Ondine is the forerunner of a new breed of ocean racers whose purpose is not to
earn a high handicap by a tricky balancing of length and sail area but simply
to go fast. "The hell with trying to beat small boats on time," says
one of the prophets of the new trend. "Let's just see who can build the
fastest boat."
The way to do
this, of course, is to build more waterline into her, and "Pretty
soon," says Long, "one of us will go all the way with a boat 73 feet
overall and 73 feet on the water."
Until such a boat
is built, Ondine is the next best thing. As veteran blue-water man Dick
Bertram, one of her watch captains on the Transatlantic, explains,
"Although she is only 73 feet long on deck, Ondine is 65 feet on the
waterline, which really makes her the equivalent of an 85-footer with her ends
cut off. Her sail plan, therefore, is tremendous by the standards of a
conventional 73-footer."
For her crew,
sailing other boats is to sailing Ondine like surfing Virginia Beach is to
tackling Banzai or Sunset, only more so. Powered by parking-lot expanses of
practically bulletproof Dacron, rigged with unbending stainless-steel rod,
worked with merciless wire sheet and capable of withstanding all but the worst
the sea can dish out, Long's new boat (he gave the old Ondine to the U.S. Naval
Academy) is a floating torture test.
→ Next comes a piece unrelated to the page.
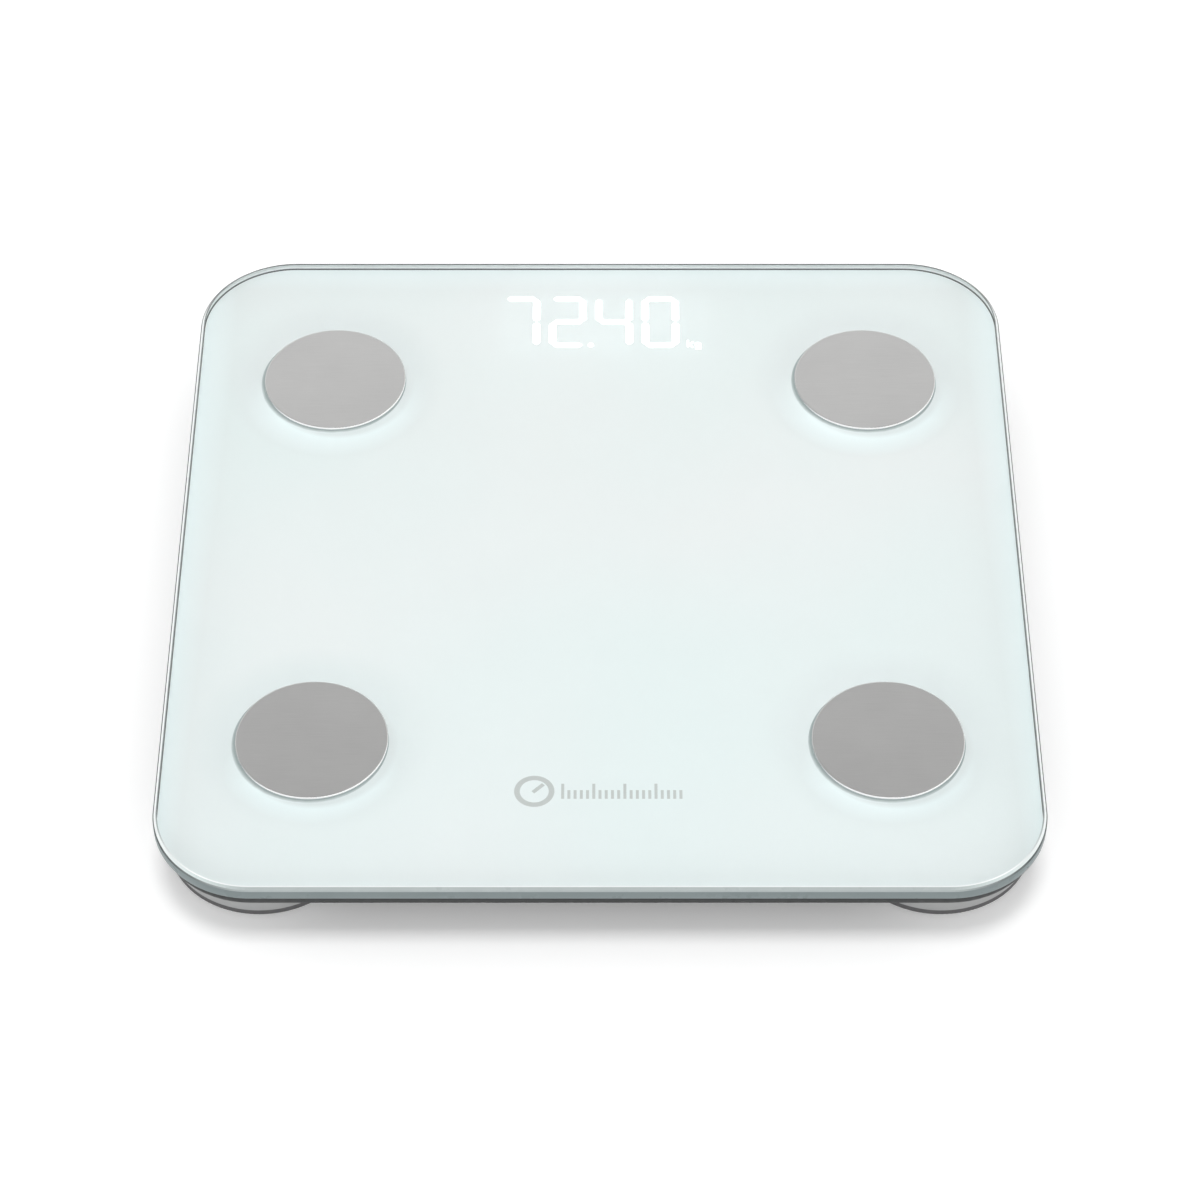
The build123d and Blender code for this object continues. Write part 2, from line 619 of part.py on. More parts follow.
DISPLAY_FRONT = DIGIT_Y - HOUSING_DEPTH / 2
BOARD_REAR = BOARD_Y + BOARD_DEPTH / 2
with BuildPart() as display_ribbon:
    with BuildSketch(Plane.YZ.offset(-RIBBON_WIDTH / 2)) as ribbon_profile:
        with BuildLine():
            FilletPolyline(
                (BOARD_REAR, BOARD_BOTTOM + 0.5),
                (BOARD_REAR + RIBBON_LEAD_IN, BOARD_BOTTOM + 0.5),
                (DISPLAY_FRONT - RIBBON_LEAD_IN, SHELL_FLOOR + 0.4),
                (DISPLAY_FRONT, SHELL_FLOOR + 0.4),
                radius=RIBBON_BEND,
            )
        trace(line_width=RIBBON_THICKNESS)
    extrude(amount=RIBBON_WIDTH)
display_ribbon.part.label = "display_ribbon"
export_step(display_ribbon.part, "parts/display_ribbon.step")

# ---- Main board ---------------------------------------------------------------------------------

with BuildPart() as main_board:
    with BuildSketch(Plane((0, BOARD_Y, BOARD_BOTTOM))):
        RectangleRounded(BOARD_WIDTH, BOARD_DEPTH, 1.5)
        with GridLocations(*BOARD_SCREW_SPACING, 2, 2):
            Circle(BOARD_SCREW_RADIUS + 0.3, mode=Mode.SUBTRACT)
    extrude(amount=BOARD_THICKNESS)
main_board.part.label = "main_board"
export_step(main_board.part, "parts/main_board.step")

with BuildPart() as board_screws:
    with BuildSketch(Plane((0, BOARD_Y, SHELL_FLOOR - 0.3))):
        with GridLocations(*BOARD_SCREW_SPACING, 2, 2):
            Circle(BOARD_SCREW_RADIUS)
    extrude(amount=BOARD_TOP - SHELL_FLOOR + 0.3)
    with BuildSketch(Plane((0, BOARD_Y, BOARD_TOP))):
        with GridLocations(*BOARD_SCREW_SPACING, 2, 2):
            Circle(BOARD_SCREW_HEAD_RADIUS)
    extrude(amount=BOARD_SCREW_HEAD)
board_screws.part.label = "board_screws"
export_step(board_screws.part, "parts/board_screws.step")

with BuildPart() as microcontroller:
    with BuildSketch(Plane((*CHIP_PLACE, BOARD_BOTTOM - CHIP_HEIGHT))):
        Rectangle(CHIP_SIZE, CHIP_SIZE)
    extrude(amount=CHIP_HEIGHT)
    upright = microcontroller.edges().filter_by(Axis.Z)
    chamfer(upright, 0.3)
microcontroller.part.label = "microcontroller"
export_step(microcontroller.part, "parts/microcontroller.step")

with BuildPart() as radio_module:
    radio_x, radio_y = RADIO_PLACE
    length, width, board = RADIO_BOARD_SIZE
    can_length, can_width, can_height = RADIO_CAN_SIZE
    with BuildSketch(Plane((radio_x, radio_y, BOARD_BOTTOM - board))):
        Rectangle(length, width)
    extrude(amount=board)
    with BuildSketch(Plane((radio_x + RADIO_CAN_OFFSET, radio_y, BOARD_BOTTOM - board - can_height))):
        RectangleRounded(can_length, can_width, 0.6)
    extrude(amount=can_height)
radio_module.part.label = "radio_module"
export_step(radio_module.part, "parts/radio_module.step")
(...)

During her maiden race in South America,
Ondine spent much of her time thrashing into big seas and high winds.
"Changes in the wind velocity called for so many changes of headsail,"
says Watch Captain Bertram, "that my crew of seven would lie in the cockpit
exhausted when their watch was over."
But if Ondine
makes infinite and unreasonable demands on her crewmen in the heat of
competition, her designer, William Tripp, seemingly overlooked nothing that
might make them more comfortable in the performance of their stern duties. Her
conveniences range all the way from a retractable spade rudder for making
steering easier to a sauna bath for the easing of strained muscles.
Esthetically
speaking, Ondine is far from pretty to look at. Her bulbous bow and truncated
stern look snubbed and graceless. But there is brutish ugliness about her that
suggests the sense of power found in a bulldozer.